Git and GitHub

An internship diary by Aaron Acerboni. Aaron took part in Dharmafly’s first summer internship, when three students joined us at the Lab for the Recently Possible to gain skills in developing experimental web applications. Some of their observations and reflections are posted in this blog.


July 2012 – week 3

At Dharmafly, and modern web development in general, there is great favour in using Git and GitHub to manage software projects collaboratively.

Git is a complicated program that I have yet to fully understand. In fact I feel the majority of developers using it are the same.

Regardless of that I feel that I’ve made a good deal of progress using the software, and feel more confident working on a software project collaboratively.
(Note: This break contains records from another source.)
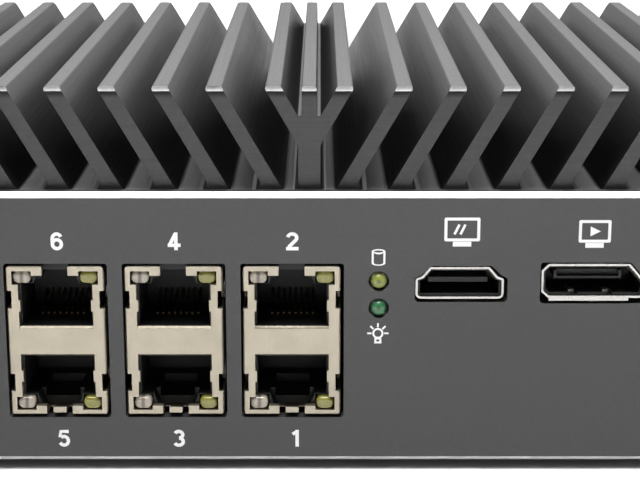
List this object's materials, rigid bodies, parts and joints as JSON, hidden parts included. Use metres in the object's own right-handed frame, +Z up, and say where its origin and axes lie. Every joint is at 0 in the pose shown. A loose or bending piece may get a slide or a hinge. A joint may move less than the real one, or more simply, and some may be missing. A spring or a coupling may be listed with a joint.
{
  "type": "firewall appliance",
  "caption": "Fanless metal network box with leaning heatsink fins on its lid, a row of stacked network jacks, status lights and video sockets in a bevelled front plate.",
  "frame": {"origin": "centre of the footprint, on the surface the feet stand on", "axes": "-Y faces out of the network port plate, +X to the right seen from the ports, +Z up through the fins"},
  "size_m": [0.2, 0.127, 0.0667],
  "materials": {
    "anodised_lid": "black-grey anodised, satin, extrusion lines along the fins",
    "anodised_case": "dark anodised, satin",
    "anodised_plate": "dark grey anodised, fine blasted grain, bare cut bevels",
    "painted_cover": "black powder coat",
    "foot_rubber": "matt",
    "black_steel": "black oxide",
    "screw_steel": "zinc plated",
    "board_laminate": "green solder mask",
    "chip_package": "moulded package",
    "thermal_compound": "grey paste",
    "spreader_metal": "milled",
    "lens_yellow": "tinted clear lens, unlit",
    "lens_green": "tinted clear lens, unlit",
    "black_plastic": "moulded",
    "nickel_shell": "nickel plated sheet",
    "jack_shield": "warm nickel plated sheet, satin",
    "button_steel": "turned",
    "contact_metal": "gold flashed",
    "choke_ferrite": "grey ferrite",
    "jack_light": "frosted light pipes, clear and yellow-green"
  },
  "bodies": {
    "case": {"heatsink": "anodised_lid", "side_panel_left": "anodised_case", "side_panel_right": "anodised_case", "front_plate": "anodised_plate", "rear_plate": "anodised_plate", "bottom_cover": "painted_cover", "feet": "foot_rubber", "front_plate_screws": "black_steel", "rear_plate_screws": "black_steel", "side_screws": "black_steel", "cover_screws": "black_steel", "mainboard": "board_laminate", "mainboard_screws": "screw_steel", "processor": "chip_package", "thermal_paste": "thermal_compound", "heat_spreader": "spreader_metal", "spreader_screws": "screw_steel", "jack_left_shield": "jack_shield", "jack_left_housing": "black_plastic", "jack_left_contacts": "contact_metal", "jack_left_lights": "jack_light", "jack_middle_shield": "jack_shield", "jack_middle_housing": "black_plastic", "jack_middle_contacts": "contact_metal", "jack_middle_lights": "jack_light", "jack_right_shield": "jack_shield", "jack_right_housing": "black_plastic", "jack_right_contacts": "contact_metal", "jack_right_lights": "jack_light", "status_led_upper": "lens_yellow", "status_led_lower": "lens_green", "led_holder": "black_plastic", "video_socket_a_shell": "nickel_shell", "video_socket_a_insert": "black_plastic", "video_socket_b_shell": "nickel_shell", "video_socket_b_insert": "black_plastic", "data_socket_front_shell": "nickel_shell", "data_socket_front_insert": "black_plastic", "data_socket_rear_shell": "nickel_shell", "data_socket_rear_insert": "black_plastic", "power_button_bezel": "button_steel", "power_switch": "black_plastic", "power_button_nut": "screw_steel", "reset_switch": "black_plastic", "power_inlet": "black_plastic", "power_inlet_pin": "contact_metal", "power_inlet_nut": "nickel_shell", "memory_socket": "black_plastic", "memory_module": "board_laminate", "storage_socket": "black_plastic", "storage_module": "board_laminate", "storage_screw": "contact_metal", "coin_cell": "screw_steel", "coin_cell_holder": "black_plastic", "network_chips": "chip_package", "chokes": "choke_ferrite", "hole_plugs": "black_plastic", "grounding_screw": "screw_steel"},
    "power_button": {"power_button_cap": "button_steel"},
    "reset_plunger": {"reset_button": "black_plastic"}
  },
  "joints": [
    {"name": "power_button_press", "type": "slide", "parent": "case", "child": "power_button", "axis": [0, -1, 0], "range_m": [0, 0.001], "stiffness_N_per_m": 400, "springref_m": -0.004},
    {"name": "reset_press", "type": "slide", "parent": "case", "child": "reset_plunger", "axis": [0, 1, 0], "range_m": [0, 0.0003], "stiffness_N_per_m": 1500, "springref_m": -0.0008}
  ]
}
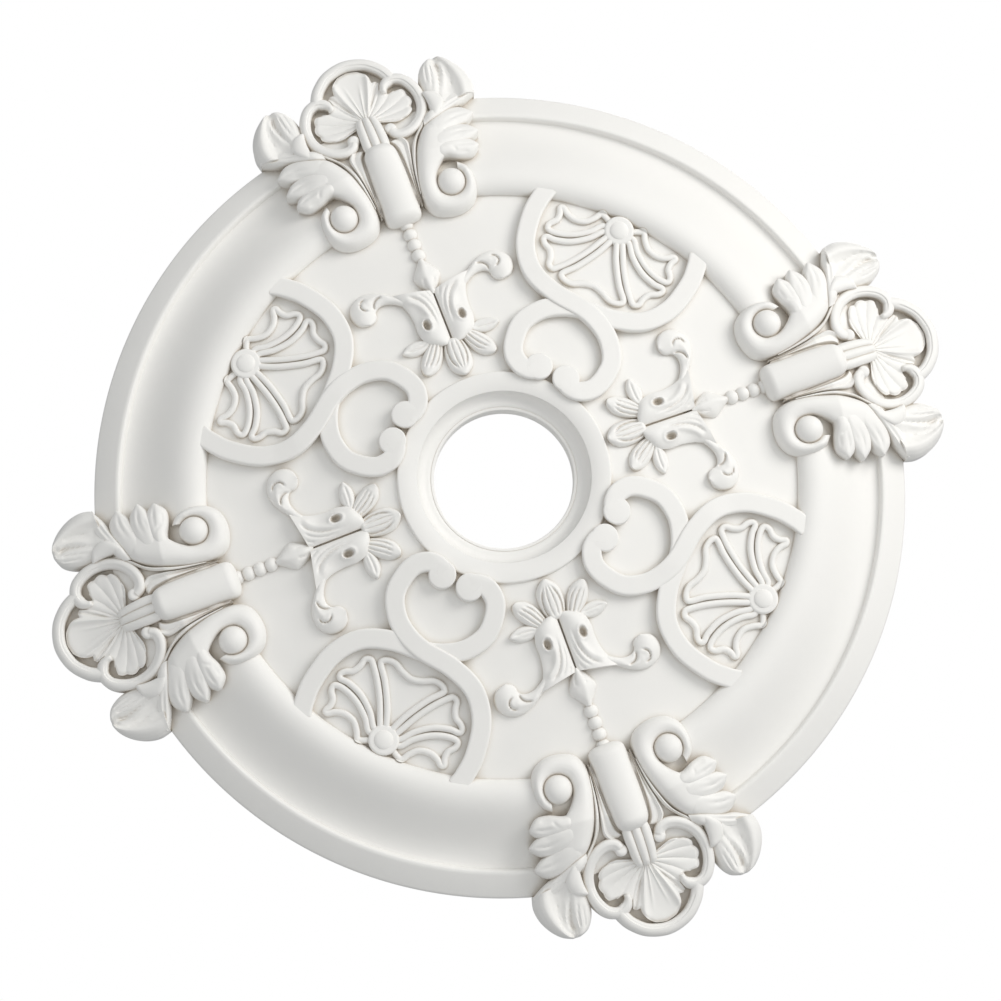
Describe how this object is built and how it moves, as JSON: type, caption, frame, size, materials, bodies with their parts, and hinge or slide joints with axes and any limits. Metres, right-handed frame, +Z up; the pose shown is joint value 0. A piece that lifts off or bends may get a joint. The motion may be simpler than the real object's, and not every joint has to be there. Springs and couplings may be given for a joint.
{
  "type": "ceiling rose",
  "caption": "Round cast ceiling rose with a centre hole, strapwork, shells, pendants and cartouches over a moulded border, fixed flat to a ceiling.",
  "frame": {"origin": "centre of the flat back, where the hole's axis meets the ceiling", "axes": "+Z up into the ceiling, so the carved face looks along -Z; +X and +Y each run out through the middle of a cartouche"},
  "size_m": [0.6954, 0.6954, 0.0583],
  "materials": {
    "white_cast": "matt factory primer on cast polyurethane"
  },
  "bodies": {
    "root": {"ceiling_rose": "white_cast"}
  },
  "joints": []
}
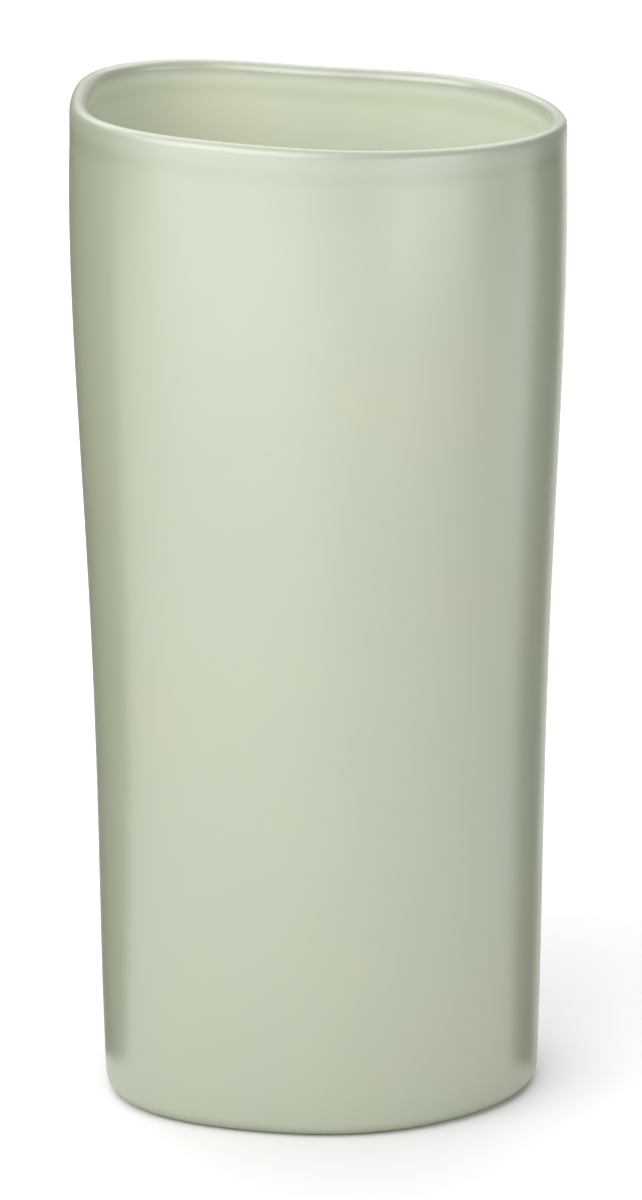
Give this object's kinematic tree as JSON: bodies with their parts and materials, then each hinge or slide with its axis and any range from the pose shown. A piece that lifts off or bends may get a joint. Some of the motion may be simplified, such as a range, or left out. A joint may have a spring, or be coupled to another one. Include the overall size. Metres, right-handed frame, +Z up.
{
  "type": "brush pot",
  "caption": "Tall open pot with a soft, uneven, rounded-square plan, flaring gently to a sloping lip, for standing brushes or pens in.",
  "frame": {"origin": "middle of the pot's plan at the level of the table it stands on", "axes": "+Z up along the pot's height, +X the pot's right and -Y its front, towards the viewer"},
  "size_m": [0.0978, 0.0918, 0.2023],
  "materials": {
    "fired_clay": "bare fired stoneware, matt",
    "outer_glaze": "satin sage green glaze",
    "inner_glaze": "satin sage green glaze"
  },
  "bodies": {
    "root": {"stoneware_body": "fired_clay", "outer_glaze": "outer_glaze", "inner_glaze": "inner_glaze"}
  },
  "joints": []
}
On my first proper project using GitHub – Planet.js – the outcome was messy. The git messages are inconsistent and branching felt more like an adventure that my source code would not survive. My remedy is often to reclone the project if git became too cryptic. I do that far less often now!
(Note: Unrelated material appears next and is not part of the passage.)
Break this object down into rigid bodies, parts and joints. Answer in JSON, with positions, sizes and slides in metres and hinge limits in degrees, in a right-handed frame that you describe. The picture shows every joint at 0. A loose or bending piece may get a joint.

I now feel that I have bettered my understanding of the appropriate git flow for making software changes within a team.

The most significant of these flows is making pull requests. I can really see their benefit now and GitHub’s GUI for them can really give insight to somebody’s feature changes.

This understanding of pull requests had a really good effect on me recently. Crypto.cat is a project I really admire and I’m looking at ways that I can contribute to projects similar to it. I managed to fork and contributed a pull request that was accepted with a thanks from the author.